Copy out the entries below precisely; nothing is to be omitted.

Items from a data source »
┌──
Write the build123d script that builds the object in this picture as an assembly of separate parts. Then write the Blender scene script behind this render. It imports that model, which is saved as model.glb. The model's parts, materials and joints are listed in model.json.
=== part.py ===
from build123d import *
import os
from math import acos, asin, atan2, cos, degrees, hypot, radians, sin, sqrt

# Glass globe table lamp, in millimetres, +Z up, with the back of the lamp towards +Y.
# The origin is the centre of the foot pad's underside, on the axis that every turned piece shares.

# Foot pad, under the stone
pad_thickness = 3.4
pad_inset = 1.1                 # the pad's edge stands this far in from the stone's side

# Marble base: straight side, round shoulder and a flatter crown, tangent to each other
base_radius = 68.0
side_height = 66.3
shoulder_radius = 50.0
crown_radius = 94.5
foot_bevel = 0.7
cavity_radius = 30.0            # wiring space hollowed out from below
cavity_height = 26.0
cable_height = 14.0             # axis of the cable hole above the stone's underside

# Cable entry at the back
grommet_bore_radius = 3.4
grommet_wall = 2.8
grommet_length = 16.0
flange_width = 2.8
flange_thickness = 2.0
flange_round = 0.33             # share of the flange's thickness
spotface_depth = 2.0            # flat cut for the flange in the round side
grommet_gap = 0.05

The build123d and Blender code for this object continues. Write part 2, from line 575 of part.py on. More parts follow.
└──
EXERCISE ANSWER »
Write the build123d script that builds the object in this picture as an assembly of separate parts. Then write the Blender scene script behind this render. It imports that model, which is saved as model.glb. The model's parts, materials and joints are listed in model.json.
=== part.py ===
from build123d import *
import os
from math import acos, asin, atan2, cos, degrees, hypot, radians, sin, sqrt

# Glass globe table lamp, in millimetres, +Z up, with the back of the lamp towards +Y.
# The origin is the centre of the foot pad's underside, on the axis that every turned piece shares.

# Foot pad, under the stone
pad_thickness = 3.4
pad_inset = 1.1                 # the pad's edge stands this far in from the stone's side

# Marble base: straight side, round shoulder and a flatter crown, tangent to each other
base_radius = 68.0
side_height = 66.3
shoulder_radius = 50.0
crown_radius = 94.5
foot_bevel = 0.7
cavity_radius = 30.0            # wiring space hollowed out from below
cavity_height = 26.0
cable_height = 14.0             # axis of the cable hole above the stone's underside

# Cable entry at the back
grommet_bore_radius = 3.4
grommet_wall = 2.8
grommet_length = 16.0
flange_width = 2.8
flange_thickness = 2.0
flange_round = 0.33             # share of the flange's thickness
spotface_depth = 2.0            # flat cut for the flange in the round side
grommet_gap = 0.05

The build123d and Blender code for this object continues. Write part 2, from line 575 of part.py on. More parts follow.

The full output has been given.